:: INFORMATION SHOWN ::
** Start **
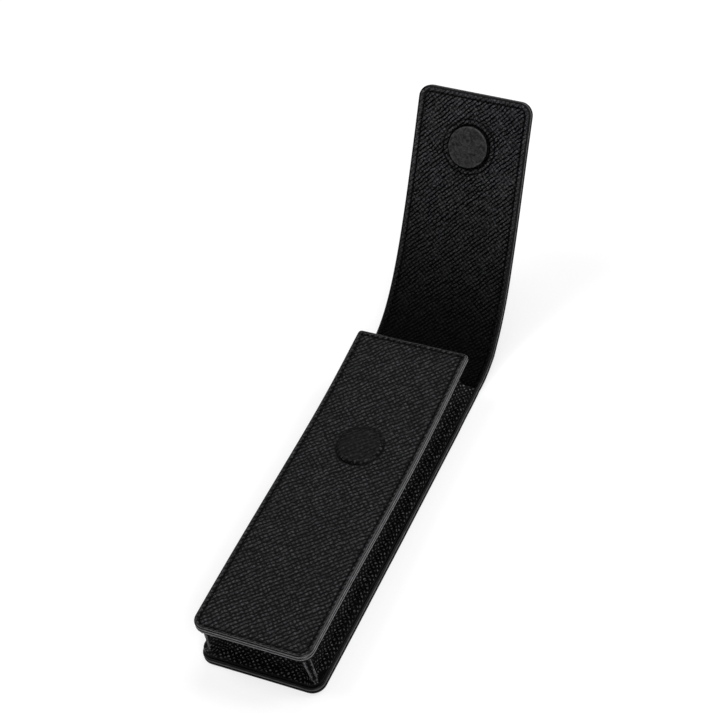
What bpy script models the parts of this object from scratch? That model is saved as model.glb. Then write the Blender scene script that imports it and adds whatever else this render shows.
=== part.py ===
"""Leather pen case for one pen, lying on its back with its flap standing open.

One long strip of leather makes the back and the flap. A front panel stands off the back on a
folded gusset that runs down both sides and across the bottom. A round magnet under the front
leather holds the disc on the flap. X runs across the case, Y along it to the mouth and Z up.
The origin is the middle of the face that the case lies on.
"""
import math

import bmesh
import bpy
from mathutils import Matrix, Vector

MM = 0.001

# Case body
body_length = 124 * MM
front_width = 40 * MM
back_reveal = 0.8 * MM
back_width = front_width + 2 * back_reveal
case_height = 19 * MM
corner_radius = 4.2 * MM
mouth_corner_radius = 1.2 * MM

# Layers of each panel
leather = 0.8 * MM
board = 0.5 * MM
layer_gap = 0.2 * MM
board_inset = 0.9 * MM
board_end_inset = 2 * MM
panel_thickness = 2 * leather + board + 2 * layer_gap

# Gusset, a strip folded out along both edges and drawn in between them
gusset_leather = 1.2 * MM
gusset_gap = 0.3 * MM
flange_width = 4.6 * MM
fold_reach = 1.1 * MM
wall_draw_in = 8.4 * MM
corner_flange_low = 1.5 * MM
corner_flange_high = 0.7 * MM
corner_wall_inset = 2.1 * MM
corner_spread = 16 * MM
least_corner_radius = 1 * MM
gusset_mouth_inset = 1 * MM
corner_fade_power = 1.4
bottom_station_shares = (0, 0.3, 0.55, 0.75, 0.9)
side_station_shares = (0.015, 0.04, 0.08, 0.14, 0.4, 0.7, 1)

# Flap, measured along its outer face from where it leaves the floor
flap_start_inset = 1.6 * MM
flap_length = 101.3 * MM
flap_tip_inset = 0.8 * MM
flap_tip_width = back_width - 2 * flap_tip_inset
flap_angle = math.radians(53)
bend_length = 32 * MM
base_fold_at = 12 * MM
top_fold_at = 27.9 * MM
base_fold_range_deg = (-15, 61.5)
top_fold_range_deg = (-35, 65.8)
fold_running_gap = 0.3 * MM

# Magnetic snap
boss_radius = 7.75 * MM
boss_rise = 0.8 * MM
boss_from_bottom = 78.6 * MM
boss_side_offset = 0.3 * MM
boss_edge = 0.4 * MM
boss_wall = 0.6 * MM
front_magnet_clearance = 0.3 * MM
disc_radius = 7.25 * MM
disc_rise = 1.3 * MM
disc_from_tip = 17.8 * MM
disc_leather = 0.6 * MM
disc_ring_radius = 6 * MM
disc_ring_width = 0.6 * MM
disc_ring_depth = 0.25 * MM
disc_edge = 0.3 * MM
disc_hole_clearance = 0.3 * MM
magnet_edge = 0.2 * MM

# Stitching, one thread a run, which dips at each needle hole
thread_radius = 0.19 * MM
thread_depth = 0.22 * MM
hole_dip = 0.07 * MM
hole_radius_share = 0.6
stitch_pitch = 3 * MM
seam_inset = 2 * MM
back_seam_inset = 2.4 * MM
mouth_seam_inset = 1.3 * MM
groove_radius = 0.58 * MM
groove_lift = 0.07 * MM
seam_lift = 0.15 * MM
seam_corner_skip = 9 * MM
seam_end_gap = 0.8 * MM

# Fineness
bend_step = 3 * MM
profile_step = 0.25 * MM
corner_steps = 5
round_steps = 40
overrun = 2 * MM
merge = 0.001 * MM

# Derived places
origin_y = body_length / 2
bend_start = body_length - flap_start_inset
strip_length = bend_start + flap_length
base_fold = bend_start + base_fold_at
top_fold = bend_start + top_fold_at
hinge_height = panel_thickness / 2
board_low = leather + layer_gap
lining_low = board_low + board + layer_gap
front_low = case_height - panel_thickness
flange_low = panel_thickness + gusset_gap + gusset_leather / 2
flange_high = front_low - gusset_gap - gusset_leather / 2
mid_height = (flange_low + flange_high) / 2
disc_at = flap_length - disc_from_tip
disc_place = bend_start + disc_at
groove_top = panel_thickness + groove_lift


def clear_scene():
    for item in list(bpy.data.objects):
        bpy.data.objects.remove(item, do_unlink=True)
    for group in list(bpy.data.collections):
        bpy.data.collections.remove(group)


def new_collection(name):
    group = bpy.data.collections.new(name)
    bpy.context.scene.collection.children.link(group)
    return group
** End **
:: WORK TO COMPLETE ::
Copy exactly the lines that run from the first line of the data to the line containing "side_station_shares = (0.015, 0.04, 0.08, 0.14, 0.4, 0.7, 1)", please, with both ends included and nothing else.

:: TASK ANSWER ::
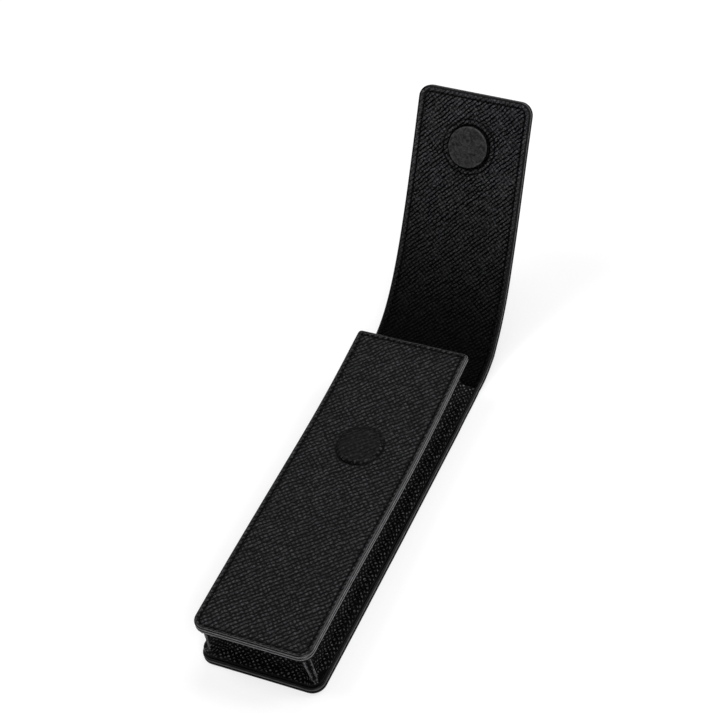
What bpy script models the parts of this object from scratch? That model is saved as model.glb. Then write the Blender scene script that imports it and adds whatever else this render shows.
=== part.py ===
"""Leather pen case for one pen, lying on its back with its flap standing open.

One long strip of leather makes the back and the flap. A front panel stands off the back on a
folded gusset that runs down both sides and across the bottom. A round magnet under the front
leather holds the disc on the flap. X runs across the case, Y along it to the mouth and Z up.
The origin is the middle of the face that the case lies on.
"""
import math

import bmesh
import bpy
from mathutils import Matrix, Vector

MM = 0.001

# Case body
body_length = 124 * MM
front_width = 40 * MM
back_reveal = 0.8 * MM
back_width = front_width + 2 * back_reveal
case_height = 19 * MM
corner_radius = 4.2 * MM
mouth_corner_radius = 1.2 * MM

# Layers of each panel
leather = 0.8 * MM
board = 0.5 * MM
layer_gap = 0.2 * MM
board_inset = 0.9 * MM
board_end_inset = 2 * MM
panel_thickness = 2 * leather + board + 2 * layer_gap

# Gusset, a strip folded out along both edges and drawn in between them
gusset_leather = 1.2 * MM
gusset_gap = 0.3 * MM
flange_width = 4.6 * MM
fold_reach = 1.1 * MM
wall_draw_in = 8.4 * MM
corner_flange_low = 1.5 * MM
corner_flange_high = 0.7 * MM
corner_wall_inset = 2.1 * MM
corner_spread = 16 * MM
least_corner_radius = 1 * MM
gusset_mouth_inset = 1 * MM
corner_fade_power = 1.4
bottom_station_shares = (0, 0.3, 0.55, 0.75, 0.9)
side_station_shares = (0.015, 0.04, 0.08, 0.14, 0.4, 0.7, 1)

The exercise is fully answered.